We will use the shapiro test to check normality, as it is a good indicator of normality for small data sets.
shapiro.test(ToothGrowth$len)
##
## Shapiro-Wilk normality test
##
## data: ToothGrowth$len
## W = 0.96743, p-value = 0.1091
The p-value is greater than 0.5 serves not to reject the null hypothesis and we can assume that the data have normal distribution.
ggplot(ToothGrowth,aes(len)) +
geom_histogram(fill="#9F7EC4", color="#FAA3F4", binwidth=6) +
xlab("Data length") +
ggtitle("Data distribution")
The null hypothesis is that the two supplements have the same impact on length.

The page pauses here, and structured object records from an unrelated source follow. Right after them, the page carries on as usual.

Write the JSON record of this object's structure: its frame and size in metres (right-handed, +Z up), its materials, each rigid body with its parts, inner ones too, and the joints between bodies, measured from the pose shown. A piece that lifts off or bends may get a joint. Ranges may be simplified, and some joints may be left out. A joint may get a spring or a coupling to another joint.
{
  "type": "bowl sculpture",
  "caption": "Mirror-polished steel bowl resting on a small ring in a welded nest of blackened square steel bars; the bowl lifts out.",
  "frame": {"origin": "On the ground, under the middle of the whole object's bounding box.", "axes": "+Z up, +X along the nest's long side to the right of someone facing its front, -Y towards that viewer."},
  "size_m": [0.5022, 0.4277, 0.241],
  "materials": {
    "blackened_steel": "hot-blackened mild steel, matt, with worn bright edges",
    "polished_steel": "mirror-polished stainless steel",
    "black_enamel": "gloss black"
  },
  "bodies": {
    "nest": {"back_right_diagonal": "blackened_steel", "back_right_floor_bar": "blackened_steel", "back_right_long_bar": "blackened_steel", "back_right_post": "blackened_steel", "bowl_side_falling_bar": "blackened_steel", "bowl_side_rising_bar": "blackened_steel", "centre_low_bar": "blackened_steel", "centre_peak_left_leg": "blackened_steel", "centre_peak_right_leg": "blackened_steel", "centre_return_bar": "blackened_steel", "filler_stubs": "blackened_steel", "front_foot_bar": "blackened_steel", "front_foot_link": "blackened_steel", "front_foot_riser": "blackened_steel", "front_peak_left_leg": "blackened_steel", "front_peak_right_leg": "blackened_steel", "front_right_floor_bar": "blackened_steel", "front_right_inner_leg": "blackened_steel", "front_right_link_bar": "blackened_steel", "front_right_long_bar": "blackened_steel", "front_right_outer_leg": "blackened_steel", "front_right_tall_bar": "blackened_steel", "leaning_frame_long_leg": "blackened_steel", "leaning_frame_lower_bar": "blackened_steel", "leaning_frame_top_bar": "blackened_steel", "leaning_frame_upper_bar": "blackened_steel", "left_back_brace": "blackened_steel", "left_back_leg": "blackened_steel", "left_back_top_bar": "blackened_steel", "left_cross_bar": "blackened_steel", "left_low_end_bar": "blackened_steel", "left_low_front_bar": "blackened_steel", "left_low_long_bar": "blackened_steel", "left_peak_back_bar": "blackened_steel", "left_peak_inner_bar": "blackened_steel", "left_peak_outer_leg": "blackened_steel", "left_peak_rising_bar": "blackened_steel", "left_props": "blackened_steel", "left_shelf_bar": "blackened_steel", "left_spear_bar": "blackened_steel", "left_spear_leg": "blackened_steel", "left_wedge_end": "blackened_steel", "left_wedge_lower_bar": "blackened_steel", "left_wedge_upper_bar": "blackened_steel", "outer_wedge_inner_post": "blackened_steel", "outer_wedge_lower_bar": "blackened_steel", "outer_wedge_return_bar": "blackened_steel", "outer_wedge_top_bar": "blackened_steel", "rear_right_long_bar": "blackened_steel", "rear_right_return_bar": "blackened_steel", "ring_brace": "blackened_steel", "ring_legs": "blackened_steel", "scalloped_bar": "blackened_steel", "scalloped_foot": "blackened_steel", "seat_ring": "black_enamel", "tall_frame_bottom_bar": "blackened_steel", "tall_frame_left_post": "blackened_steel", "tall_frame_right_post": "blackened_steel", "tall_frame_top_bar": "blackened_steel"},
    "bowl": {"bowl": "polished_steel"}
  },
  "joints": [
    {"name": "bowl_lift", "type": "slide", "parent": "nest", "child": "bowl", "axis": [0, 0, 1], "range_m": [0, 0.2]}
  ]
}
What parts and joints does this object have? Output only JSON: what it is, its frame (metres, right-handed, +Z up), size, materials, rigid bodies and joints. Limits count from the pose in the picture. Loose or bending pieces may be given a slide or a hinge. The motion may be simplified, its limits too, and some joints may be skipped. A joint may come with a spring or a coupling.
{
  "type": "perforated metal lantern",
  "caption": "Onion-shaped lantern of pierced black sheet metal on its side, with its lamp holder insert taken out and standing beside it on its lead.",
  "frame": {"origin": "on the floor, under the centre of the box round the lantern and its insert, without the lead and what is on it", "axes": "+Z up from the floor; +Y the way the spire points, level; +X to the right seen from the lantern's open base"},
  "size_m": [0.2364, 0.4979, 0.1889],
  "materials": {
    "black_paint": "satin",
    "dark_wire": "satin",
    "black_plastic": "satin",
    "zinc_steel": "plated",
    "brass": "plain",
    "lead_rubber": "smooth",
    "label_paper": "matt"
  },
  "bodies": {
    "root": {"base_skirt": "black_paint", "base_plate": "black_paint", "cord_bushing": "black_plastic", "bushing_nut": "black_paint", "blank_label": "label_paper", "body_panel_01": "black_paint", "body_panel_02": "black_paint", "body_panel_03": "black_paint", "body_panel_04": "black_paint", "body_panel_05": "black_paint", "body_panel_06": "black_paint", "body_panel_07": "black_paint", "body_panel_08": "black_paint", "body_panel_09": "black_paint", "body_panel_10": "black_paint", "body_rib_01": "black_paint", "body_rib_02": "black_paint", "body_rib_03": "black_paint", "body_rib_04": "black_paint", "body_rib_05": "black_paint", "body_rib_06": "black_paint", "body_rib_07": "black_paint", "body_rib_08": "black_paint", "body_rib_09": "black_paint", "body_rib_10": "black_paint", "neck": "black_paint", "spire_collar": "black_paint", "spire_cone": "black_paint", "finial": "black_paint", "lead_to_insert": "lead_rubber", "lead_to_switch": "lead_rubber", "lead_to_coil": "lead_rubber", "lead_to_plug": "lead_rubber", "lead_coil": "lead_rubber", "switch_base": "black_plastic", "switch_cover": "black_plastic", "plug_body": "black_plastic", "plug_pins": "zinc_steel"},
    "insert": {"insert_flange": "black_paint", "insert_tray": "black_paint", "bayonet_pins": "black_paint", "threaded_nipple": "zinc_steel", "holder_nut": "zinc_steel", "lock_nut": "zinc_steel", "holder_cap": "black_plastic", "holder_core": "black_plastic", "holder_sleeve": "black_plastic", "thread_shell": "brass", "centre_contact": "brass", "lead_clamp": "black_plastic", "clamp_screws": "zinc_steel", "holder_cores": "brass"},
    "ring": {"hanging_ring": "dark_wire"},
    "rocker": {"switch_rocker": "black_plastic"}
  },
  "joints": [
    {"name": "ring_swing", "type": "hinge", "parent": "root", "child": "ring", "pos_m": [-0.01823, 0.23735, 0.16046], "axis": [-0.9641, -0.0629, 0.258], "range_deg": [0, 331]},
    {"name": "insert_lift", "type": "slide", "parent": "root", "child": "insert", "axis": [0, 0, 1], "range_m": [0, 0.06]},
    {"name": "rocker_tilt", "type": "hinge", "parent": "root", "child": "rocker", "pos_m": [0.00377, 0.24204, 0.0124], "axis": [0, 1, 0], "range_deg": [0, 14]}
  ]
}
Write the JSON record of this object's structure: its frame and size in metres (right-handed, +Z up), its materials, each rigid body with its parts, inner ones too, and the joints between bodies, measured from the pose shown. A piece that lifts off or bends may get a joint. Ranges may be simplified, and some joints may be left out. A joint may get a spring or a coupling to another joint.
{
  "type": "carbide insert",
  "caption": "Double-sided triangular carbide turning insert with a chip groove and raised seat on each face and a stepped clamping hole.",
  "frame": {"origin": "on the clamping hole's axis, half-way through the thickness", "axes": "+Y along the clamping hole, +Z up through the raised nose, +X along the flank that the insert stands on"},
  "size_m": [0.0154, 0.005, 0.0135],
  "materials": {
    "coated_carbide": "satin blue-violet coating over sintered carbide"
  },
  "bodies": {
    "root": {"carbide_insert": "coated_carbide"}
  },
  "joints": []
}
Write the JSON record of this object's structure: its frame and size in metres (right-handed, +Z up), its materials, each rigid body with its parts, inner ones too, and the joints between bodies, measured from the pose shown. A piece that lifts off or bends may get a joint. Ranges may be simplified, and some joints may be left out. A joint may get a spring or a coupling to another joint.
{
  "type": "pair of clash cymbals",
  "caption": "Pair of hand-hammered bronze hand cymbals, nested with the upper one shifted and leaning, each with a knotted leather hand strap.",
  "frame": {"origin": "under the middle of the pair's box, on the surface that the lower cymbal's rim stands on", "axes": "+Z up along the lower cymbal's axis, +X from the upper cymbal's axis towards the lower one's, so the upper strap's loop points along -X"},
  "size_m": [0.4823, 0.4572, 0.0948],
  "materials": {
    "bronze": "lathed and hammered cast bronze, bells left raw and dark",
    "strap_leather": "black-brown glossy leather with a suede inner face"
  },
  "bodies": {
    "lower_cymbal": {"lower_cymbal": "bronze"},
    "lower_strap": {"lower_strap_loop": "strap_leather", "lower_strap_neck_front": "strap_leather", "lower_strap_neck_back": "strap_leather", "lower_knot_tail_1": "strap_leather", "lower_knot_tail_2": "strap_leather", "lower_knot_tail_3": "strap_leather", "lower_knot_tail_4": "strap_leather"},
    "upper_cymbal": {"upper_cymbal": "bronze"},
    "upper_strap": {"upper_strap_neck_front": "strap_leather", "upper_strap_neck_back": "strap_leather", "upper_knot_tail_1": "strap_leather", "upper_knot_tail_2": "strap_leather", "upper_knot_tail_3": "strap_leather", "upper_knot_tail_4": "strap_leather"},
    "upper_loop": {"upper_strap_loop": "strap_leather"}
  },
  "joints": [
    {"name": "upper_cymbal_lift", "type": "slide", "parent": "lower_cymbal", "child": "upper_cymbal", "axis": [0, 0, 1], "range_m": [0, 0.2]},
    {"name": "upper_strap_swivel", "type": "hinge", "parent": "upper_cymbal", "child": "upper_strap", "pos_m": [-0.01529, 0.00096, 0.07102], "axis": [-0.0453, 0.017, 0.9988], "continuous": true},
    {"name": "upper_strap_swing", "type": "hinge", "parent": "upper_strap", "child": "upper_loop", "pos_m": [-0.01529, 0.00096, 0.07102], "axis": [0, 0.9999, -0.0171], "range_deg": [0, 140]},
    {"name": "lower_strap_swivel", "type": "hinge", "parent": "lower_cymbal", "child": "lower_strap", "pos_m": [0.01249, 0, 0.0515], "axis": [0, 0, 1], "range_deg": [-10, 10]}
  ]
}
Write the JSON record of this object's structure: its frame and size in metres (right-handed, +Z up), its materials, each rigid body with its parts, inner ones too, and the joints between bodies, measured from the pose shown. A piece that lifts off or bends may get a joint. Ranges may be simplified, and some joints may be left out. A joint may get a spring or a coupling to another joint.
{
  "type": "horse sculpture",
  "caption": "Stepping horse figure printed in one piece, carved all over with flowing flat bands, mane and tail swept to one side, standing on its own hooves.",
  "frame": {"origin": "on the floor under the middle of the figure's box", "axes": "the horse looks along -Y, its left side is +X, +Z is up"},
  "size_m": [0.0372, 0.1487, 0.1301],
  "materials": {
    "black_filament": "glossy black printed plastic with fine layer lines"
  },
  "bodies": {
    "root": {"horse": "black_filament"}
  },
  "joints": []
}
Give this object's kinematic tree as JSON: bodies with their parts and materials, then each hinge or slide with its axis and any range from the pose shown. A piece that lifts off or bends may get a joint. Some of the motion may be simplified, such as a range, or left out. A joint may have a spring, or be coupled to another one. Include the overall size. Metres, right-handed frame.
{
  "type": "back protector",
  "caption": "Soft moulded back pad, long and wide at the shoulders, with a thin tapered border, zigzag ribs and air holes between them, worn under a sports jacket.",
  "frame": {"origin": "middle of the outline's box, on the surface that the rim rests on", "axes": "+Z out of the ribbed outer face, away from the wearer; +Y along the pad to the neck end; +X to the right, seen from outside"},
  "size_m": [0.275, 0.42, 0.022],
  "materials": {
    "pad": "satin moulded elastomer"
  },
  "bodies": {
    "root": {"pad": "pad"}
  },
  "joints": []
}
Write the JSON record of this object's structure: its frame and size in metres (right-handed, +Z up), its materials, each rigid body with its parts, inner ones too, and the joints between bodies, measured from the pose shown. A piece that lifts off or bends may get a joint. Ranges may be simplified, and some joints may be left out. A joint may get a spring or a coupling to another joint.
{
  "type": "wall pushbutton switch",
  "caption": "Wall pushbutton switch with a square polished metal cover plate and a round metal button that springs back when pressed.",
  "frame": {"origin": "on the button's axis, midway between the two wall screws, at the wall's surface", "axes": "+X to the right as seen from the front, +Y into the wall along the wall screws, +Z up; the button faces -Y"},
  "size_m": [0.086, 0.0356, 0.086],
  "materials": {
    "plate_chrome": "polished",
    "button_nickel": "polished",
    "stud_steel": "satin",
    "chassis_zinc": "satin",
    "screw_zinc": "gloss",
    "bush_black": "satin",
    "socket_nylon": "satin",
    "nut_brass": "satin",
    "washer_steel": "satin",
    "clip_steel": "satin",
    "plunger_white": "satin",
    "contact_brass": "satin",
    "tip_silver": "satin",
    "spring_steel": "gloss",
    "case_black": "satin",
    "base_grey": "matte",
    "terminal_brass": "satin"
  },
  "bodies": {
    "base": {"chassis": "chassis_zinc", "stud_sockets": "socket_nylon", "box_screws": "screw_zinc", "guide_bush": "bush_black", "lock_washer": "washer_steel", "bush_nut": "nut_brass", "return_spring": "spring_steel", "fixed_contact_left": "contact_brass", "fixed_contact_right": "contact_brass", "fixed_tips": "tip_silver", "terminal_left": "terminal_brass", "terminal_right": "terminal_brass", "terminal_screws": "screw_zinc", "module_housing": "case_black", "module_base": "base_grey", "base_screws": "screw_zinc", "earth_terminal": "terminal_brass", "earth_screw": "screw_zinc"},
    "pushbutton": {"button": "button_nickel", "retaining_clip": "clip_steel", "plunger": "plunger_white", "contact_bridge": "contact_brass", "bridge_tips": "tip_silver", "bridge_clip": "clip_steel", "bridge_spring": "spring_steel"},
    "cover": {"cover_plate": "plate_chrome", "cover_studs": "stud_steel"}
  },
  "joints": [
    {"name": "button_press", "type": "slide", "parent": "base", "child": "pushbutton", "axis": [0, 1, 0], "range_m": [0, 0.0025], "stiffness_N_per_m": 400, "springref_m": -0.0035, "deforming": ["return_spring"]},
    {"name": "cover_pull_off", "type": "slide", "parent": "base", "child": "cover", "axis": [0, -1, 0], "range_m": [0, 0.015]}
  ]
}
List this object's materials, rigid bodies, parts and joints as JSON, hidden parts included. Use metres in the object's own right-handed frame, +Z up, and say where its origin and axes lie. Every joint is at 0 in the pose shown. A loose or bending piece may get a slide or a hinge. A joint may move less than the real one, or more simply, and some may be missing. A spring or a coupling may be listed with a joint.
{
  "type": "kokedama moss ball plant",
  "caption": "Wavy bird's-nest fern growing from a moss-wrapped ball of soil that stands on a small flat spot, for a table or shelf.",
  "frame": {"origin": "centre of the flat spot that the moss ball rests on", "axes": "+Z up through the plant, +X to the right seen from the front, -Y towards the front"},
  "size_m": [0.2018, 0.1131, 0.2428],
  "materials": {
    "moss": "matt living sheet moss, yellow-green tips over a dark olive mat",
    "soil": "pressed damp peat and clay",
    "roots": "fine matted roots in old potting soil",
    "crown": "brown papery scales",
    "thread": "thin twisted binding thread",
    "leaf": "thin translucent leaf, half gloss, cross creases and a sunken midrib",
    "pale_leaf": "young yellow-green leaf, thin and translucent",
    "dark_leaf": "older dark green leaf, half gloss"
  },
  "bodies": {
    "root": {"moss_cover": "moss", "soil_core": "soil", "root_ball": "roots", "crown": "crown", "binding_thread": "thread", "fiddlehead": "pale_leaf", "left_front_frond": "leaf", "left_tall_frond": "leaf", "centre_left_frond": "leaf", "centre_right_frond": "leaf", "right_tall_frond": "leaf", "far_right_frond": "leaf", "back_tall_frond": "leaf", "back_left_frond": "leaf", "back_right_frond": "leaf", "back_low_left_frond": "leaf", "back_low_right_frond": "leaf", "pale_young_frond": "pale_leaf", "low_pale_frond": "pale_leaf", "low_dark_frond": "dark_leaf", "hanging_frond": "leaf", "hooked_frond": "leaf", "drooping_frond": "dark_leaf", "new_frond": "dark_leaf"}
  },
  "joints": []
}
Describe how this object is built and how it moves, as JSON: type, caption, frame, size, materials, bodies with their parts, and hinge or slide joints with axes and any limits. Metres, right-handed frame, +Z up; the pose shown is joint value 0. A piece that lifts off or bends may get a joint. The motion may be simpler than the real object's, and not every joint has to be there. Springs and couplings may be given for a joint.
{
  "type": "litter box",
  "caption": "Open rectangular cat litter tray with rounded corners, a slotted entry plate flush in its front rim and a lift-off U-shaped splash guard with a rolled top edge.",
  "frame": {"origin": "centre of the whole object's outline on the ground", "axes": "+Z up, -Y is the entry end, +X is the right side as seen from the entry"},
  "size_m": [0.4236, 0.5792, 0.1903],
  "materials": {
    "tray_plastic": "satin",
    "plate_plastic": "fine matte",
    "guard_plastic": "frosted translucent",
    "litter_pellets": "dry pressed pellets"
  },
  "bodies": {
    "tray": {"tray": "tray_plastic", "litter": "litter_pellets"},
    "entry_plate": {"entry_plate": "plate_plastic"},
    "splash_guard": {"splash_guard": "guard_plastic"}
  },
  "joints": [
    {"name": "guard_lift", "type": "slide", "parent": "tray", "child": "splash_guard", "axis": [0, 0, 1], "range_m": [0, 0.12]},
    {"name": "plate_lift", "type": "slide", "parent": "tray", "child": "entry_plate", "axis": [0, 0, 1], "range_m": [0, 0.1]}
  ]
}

The alternative hypothesis would be that the OJ supplement has a greater impact on the length of the teeth.
Supp_VC <- filter(ToothGrowth,supp == "VC")$len
Supp_OJ <- filter(ToothGrowth,supp == "OJ")$len
t.test(Supp_OJ, Supp_VC, alternative = "greater", paired = FALSE, var.equal = FALSE)
##
## Welch Two Sample t-test
##
## data: Supp_OJ and Supp_VC
## t = 1.9153, df = 55.309, p-value = 0.03032
## alternative hypothesis: true difference in means is greater than 0
## 95 percent confidence interval:
## 0.4682687 Inf
## sample estimates:
## mean of x mean of y
## 20.66333 16.96333
We reject the null hypothesis because the p-value is smaller than 0.05 so we opted for the alternative hypothesis which implies that the OJ supplement has a greater impact than the VC supplement.
We will do three hypothesis tests to see if increasing the dose decreases or increases the length of the teeth.
dose_05 <- filter(ToothGrowth,dose == 0.5)$len
dose_1 <- filter(ToothGrowth,dose == 1)$len
dose_2 <- filter(ToothGrowth,dose == 2)$len
The null hypothesis is that the dose of 0.5 and the dose of 1 have the same impact on length. The alternative hypothesis would be that the dose of 1 has a greater impact on the length of the teeth.
t.test(dose_1, dose_05, alternative = "greater", paired = FALSE, var.equal = FALSE)
##
## Welch Two Sample t-test
##
## data: dose_1 and dose_05
## t = 6.4766, df = 37.986, p-value = 6.342e-08
## alternative hypothesis: true difference in means is greater than 0
## 95 percent confidence interval:
## 6.753323 Inf
## sample estimates:
## mean of x mean of y
## 19.735 10.605
We reject the null hypothesis because the p-value is less than 0.05, so we opted for the alternative hypothesis that implies that the dose of 1 has a greater impact than the dose of 0.5.
The null hypothesis is that the dose of 1 and the dose of 2 have the same impact on length. The alternative hypothesis would be that the dose of 1 has a greater impact on the length of the teeth.
t.test(dose_2, dose_1, alternative = "greater", paired = FALSE, var.equal = FALSE)
##
## Welch Two Sample t-test
##
## data: dose_2 and dose_1
## t = 4.9005, df = 37.101, p-value = 9.532e-06
## alternative hypothesis: true difference in means is greater than 0
## 95 percent confidence interval:
## 4.17387 Inf
## sample estimates:
## mean of x mean of y
## 26.100 19.735
We reject the null hypothesis because the p-value is less than 0.05, so we opted for the alternative hypothesis that implies that the dose of 2 has a greater impact than the dose of 1.
The null hypothesis is that the dose of 0.5 and the dose of 2 have the same impact on length. The alternative hypothesis would be that the dose of 2 has a greater impact on the length of the teeth.
t.test(dose_2, dose_05, alternative = "greater", paired = FALSE, var.equal = FALSE)
##
## Welch Two Sample t-test
##
## data: dose_2 and dose_05
## t = 11.799, df = 36.883, p-value = 2.199e-14
## alternative hypothesis: true difference in means is greater than 0
## 95 percent confidence interval:
## 13.27926 Inf
## sample estimates:
## mean of x mean of y
## 26.100 10.605
We reject the null hypothesis because the p-value is less than 0.05, so we opted for the alternative hypothesis that implies that the dose of 2 has a greater impact than the dose of 0.5.
It is concluded that the difference between the supplement and the administered dose affects the growth of the teeth of guinea pigs. In the case of supplements, OJ reflects higher growth than VC. And in the case of the dose, it is noted that the higher the dose implies greater growth.